== Supplied information ==
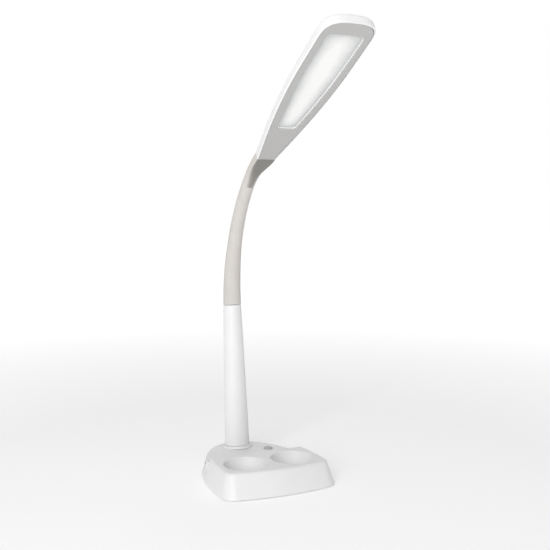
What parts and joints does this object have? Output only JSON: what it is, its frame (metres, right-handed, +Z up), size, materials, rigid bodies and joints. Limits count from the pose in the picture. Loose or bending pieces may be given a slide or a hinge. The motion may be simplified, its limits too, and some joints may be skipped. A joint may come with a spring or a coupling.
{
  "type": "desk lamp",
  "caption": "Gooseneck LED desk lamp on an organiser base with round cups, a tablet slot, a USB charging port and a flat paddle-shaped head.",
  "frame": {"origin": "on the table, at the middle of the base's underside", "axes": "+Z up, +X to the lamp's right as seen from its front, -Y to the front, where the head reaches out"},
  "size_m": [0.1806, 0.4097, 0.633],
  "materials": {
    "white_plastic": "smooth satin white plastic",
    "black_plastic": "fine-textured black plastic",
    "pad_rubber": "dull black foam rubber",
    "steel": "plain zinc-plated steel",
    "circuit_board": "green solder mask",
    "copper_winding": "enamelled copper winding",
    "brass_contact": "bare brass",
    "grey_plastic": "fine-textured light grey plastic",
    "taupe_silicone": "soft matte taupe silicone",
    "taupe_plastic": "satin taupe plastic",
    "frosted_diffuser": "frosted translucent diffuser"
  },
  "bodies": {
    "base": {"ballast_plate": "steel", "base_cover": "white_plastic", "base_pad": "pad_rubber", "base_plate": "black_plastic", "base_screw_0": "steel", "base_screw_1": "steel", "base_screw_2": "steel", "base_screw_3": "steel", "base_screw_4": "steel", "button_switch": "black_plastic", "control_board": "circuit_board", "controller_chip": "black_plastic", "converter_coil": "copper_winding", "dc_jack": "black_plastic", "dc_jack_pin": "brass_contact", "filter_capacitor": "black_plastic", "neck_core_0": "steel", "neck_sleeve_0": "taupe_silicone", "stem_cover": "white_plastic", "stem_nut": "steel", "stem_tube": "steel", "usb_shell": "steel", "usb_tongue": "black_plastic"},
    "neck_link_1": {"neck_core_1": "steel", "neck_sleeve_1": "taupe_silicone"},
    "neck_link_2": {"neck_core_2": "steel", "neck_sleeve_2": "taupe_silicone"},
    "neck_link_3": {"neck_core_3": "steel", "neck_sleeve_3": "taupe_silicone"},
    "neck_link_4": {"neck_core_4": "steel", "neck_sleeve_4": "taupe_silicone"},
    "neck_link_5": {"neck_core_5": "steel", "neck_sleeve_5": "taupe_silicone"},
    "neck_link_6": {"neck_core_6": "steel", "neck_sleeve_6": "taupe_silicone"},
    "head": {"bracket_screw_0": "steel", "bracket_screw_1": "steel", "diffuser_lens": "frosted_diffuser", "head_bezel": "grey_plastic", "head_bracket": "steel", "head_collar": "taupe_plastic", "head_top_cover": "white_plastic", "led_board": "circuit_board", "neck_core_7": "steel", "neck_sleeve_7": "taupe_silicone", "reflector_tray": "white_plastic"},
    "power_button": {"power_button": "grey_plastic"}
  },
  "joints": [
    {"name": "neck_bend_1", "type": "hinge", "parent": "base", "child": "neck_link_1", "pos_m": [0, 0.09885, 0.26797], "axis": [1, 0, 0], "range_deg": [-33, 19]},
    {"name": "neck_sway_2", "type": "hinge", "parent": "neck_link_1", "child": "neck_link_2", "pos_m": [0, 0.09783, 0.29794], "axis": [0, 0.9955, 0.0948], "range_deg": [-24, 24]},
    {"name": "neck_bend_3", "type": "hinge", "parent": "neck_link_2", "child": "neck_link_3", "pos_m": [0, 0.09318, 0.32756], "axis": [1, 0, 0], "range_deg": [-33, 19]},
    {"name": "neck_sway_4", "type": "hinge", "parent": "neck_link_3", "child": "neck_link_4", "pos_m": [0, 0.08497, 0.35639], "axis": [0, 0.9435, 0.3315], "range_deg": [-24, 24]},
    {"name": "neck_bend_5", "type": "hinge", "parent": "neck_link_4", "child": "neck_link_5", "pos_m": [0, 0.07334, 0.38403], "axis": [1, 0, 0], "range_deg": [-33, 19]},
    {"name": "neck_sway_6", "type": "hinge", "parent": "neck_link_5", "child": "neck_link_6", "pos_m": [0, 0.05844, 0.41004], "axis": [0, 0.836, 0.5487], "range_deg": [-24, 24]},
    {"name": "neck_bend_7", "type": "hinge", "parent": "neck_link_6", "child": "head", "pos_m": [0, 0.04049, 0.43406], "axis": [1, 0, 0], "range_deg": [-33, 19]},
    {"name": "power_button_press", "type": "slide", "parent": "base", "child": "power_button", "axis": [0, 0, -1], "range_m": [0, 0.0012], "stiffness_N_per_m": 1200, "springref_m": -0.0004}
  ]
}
===
• [Problem to work on] Copy all of the data exactly.

• [Answer in full]
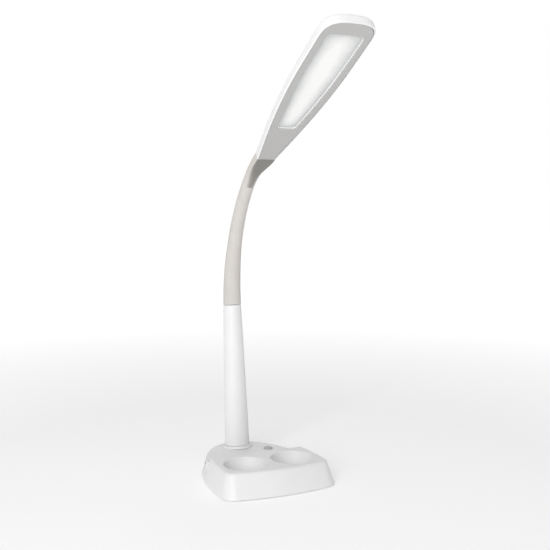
What parts and joints does this object have? Output only JSON: what it is, its frame (metres, right-handed, +Z up), size, materials, rigid bodies and joints. Limits count from the pose in the picture. Loose or bending pieces may be given a slide or a hinge. The motion may be simplified, its limits too, and some joints may be skipped. A joint may come with a spring or a coupling.
{
  "type": "desk lamp",
  "caption": "Gooseneck LED desk lamp on an organiser base with round cups, a tablet slot, a USB charging port and a flat paddle-shaped head.",
  "frame": {"origin": "on the table, at the middle of the base's underside", "axes": "+Z up, +X to the lamp's right as seen from its front, -Y to the front, where the head reaches out"},
  "size_m": [0.1806, 0.4097, 0.633],
  "materials": {
    "white_plastic": "smooth satin white plastic",
    "black_plastic": "fine-textured black plastic",
    "pad_rubber": "dull black foam rubber",
    "steel": "plain zinc-plated steel",
    "circuit_board": "green solder mask",
    "copper_winding": "enamelled copper winding",
    "brass_contact": "bare brass",
    "grey_plastic": "fine-textured light grey plastic",
    "taupe_silicone": "soft matte taupe silicone",
    "taupe_plastic": "satin taupe plastic",
    "frosted_diffuser": "frosted translucent diffuser"
  },
  "bodies": {
    "base": {"ballast_plate": "steel", "base_cover": "white_plastic", "base_pad": "pad_rubber", "base_plate": "black_plastic", "base_screw_0": "steel", "base_screw_1": "steel", "base_screw_2": "steel", "base_screw_3": "steel", "base_screw_4": "steel", "button_switch": "black_plastic", "control_board": "circuit_board", "controller_chip": "black_plastic", "converter_coil": "copper_winding", "dc_jack": "black_plastic", "dc_jack_pin": "brass_contact", "filter_capacitor": "black_plastic", "neck_core_0": "steel", "neck_sleeve_0": "taupe_silicone", "stem_cover": "white_plastic", "stem_nut": "steel", "stem_tube": "steel", "usb_shell": "steel", "usb_tongue": "black_plastic"},
    "neck_link_1": {"neck_core_1": "steel", "neck_sleeve_1": "taupe_silicone"},
    "neck_link_2": {"neck_core_2": "steel", "neck_sleeve_2": "taupe_silicone"},
    "neck_link_3": {"neck_core_3": "steel", "neck_sleeve_3": "taupe_silicone"},
    "neck_link_4": {"neck_core_4": "steel", "neck_sleeve_4": "taupe_silicone"},
    "neck_link_5": {"neck_core_5": "steel", "neck_sleeve_5": "taupe_silicone"},
    "neck_link_6": {"neck_core_6": "steel", "neck_sleeve_6": "taupe_silicone"},
    "head": {"bracket_screw_0": "steel", "bracket_screw_1": "steel", "diffuser_lens": "frosted_diffuser", "head_bezel": "grey_plastic", "head_bracket": "steel", "head_collar": "taupe_plastic", "head_top_cover": "white_plastic", "led_board": "circuit_board", "neck_core_7": "steel", "neck_sleeve_7": "taupe_silicone", "reflector_tray": "white_plastic"},
    "power_button": {"power_button": "grey_plastic"}
  },
  "joints": [
    {"name": "neck_bend_1", "type": "hinge", "parent": "base", "child": "neck_link_1", "pos_m": [0, 0.09885, 0.26797], "axis": [1, 0, 0], "range_deg": [-33, 19]},
    {"name": "neck_sway_2", "type": "hinge", "parent": "neck_link_1", "child": "neck_link_2", "pos_m": [0, 0.09783, 0.29794], "axis": [0, 0.9955, 0.0948], "range_deg": [-24, 24]},
    {"name": "neck_bend_3", "type": "hinge", "parent": "neck_link_2", "child": "neck_link_3", "pos_m": [0, 0.09318, 0.32756], "axis": [1, 0, 0], "range_deg": [-33, 19]},
    {"name": "neck_sway_4", "type": "hinge", "parent": "neck_link_3", "child": "neck_link_4", "pos_m": [0, 0.08497, 0.35639], "axis": [0, 0.9435, 0.3315], "range_deg": [-24, 24]},
    {"name": "neck_bend_5", "type": "hinge", "parent": "neck_link_4", "child": "neck_link_5", "pos_m": [0, 0.07334, 0.38403], "axis": [1, 0, 0], "range_deg": [-33, 19]},
    {"name": "neck_sway_6", "type": "hinge", "parent": "neck_link_5", "child": "neck_link_6", "pos_m": [0, 0.05844, 0.41004], "axis": [0, 0.836, 0.5487], "range_deg": [-24, 24]},
    {"name": "neck_bend_7", "type": "hinge", "parent": "neck_link_6", "child": "head", "pos_m": [0, 0.04049, 0.43406], "axis": [1, 0, 0], "range_deg": [-33, 19]},
    {"name": "power_button_press", "type": "slide", "parent": "base", "child": "power_button", "axis": [0, 0, -1], "range_m": [0, 0.0012], "stiffness_N_per_m": 1200, "springref_m": -0.0004}
  ]
}